On the third C, Conviction, Mr Denton said conviction went hand in hand with change and was something everyone should possess.
He said the importance of conviction could be seen in the ability of refugees to succeed, despite all the problems they encountered.
“You would be surprised by the number of refugees in Australia who occupy positions of great authority,” he said. “They came here having suffered enormous indignities...
“Conviction allows you to translate your passions into action, and gives you the resolve to carry out your visions based on your values and beliefs which, when I look at what this College offers, is surely something that must be so essential to your lives and the way that you think about the future.”
On the final C, Community, Mr Denton noted that one of the five aims of Warrane College is to “foster an awareness of one’s social responsibility and of the opportunities to contribute to the needs of the society in which we live”.
He said that getting into the community “helps you to grapple with important issues”.

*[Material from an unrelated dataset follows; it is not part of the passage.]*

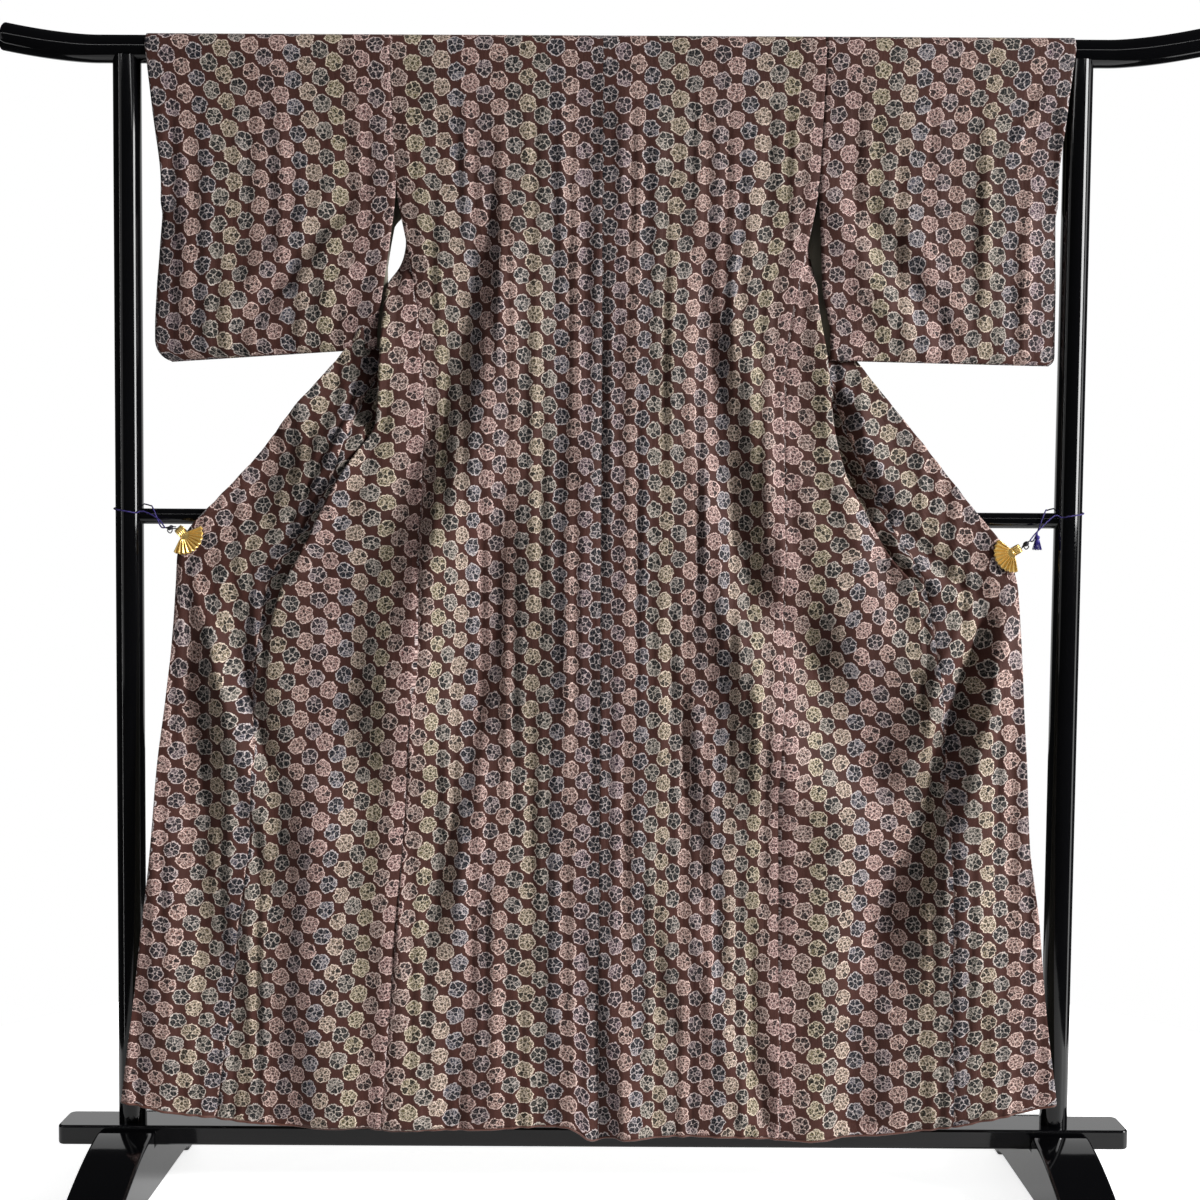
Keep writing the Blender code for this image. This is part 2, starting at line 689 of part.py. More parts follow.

“You are very fortunate to be part of a community here at Warrane that encourages your personal development,” he said. “You can actually grow your own communities which I think is a very important part of life's journey.
“A very fulfilling life’s journey is to create multiple communities and participate in them. And you have to participate in them genuinely. You can’t kind of fake it.”
Mr Denton told his listeners that creating their own communities could be facilitated by the power of the digital age.
“There is a multiplicity of communities that you can participate in effectively without even leaving your seat,” he said. “It’s actually amazing what you can do and I see that as a liberating thing.
“You can actually build on the lessons you have learnt here and seek to participate in the larger community and to forge new connections.”
Mr Denton summed up by pointing out that the most powerful individuals are those who focus on the four Cs and emphasised that everything “hinges on the ability of leaders to adapt to change”.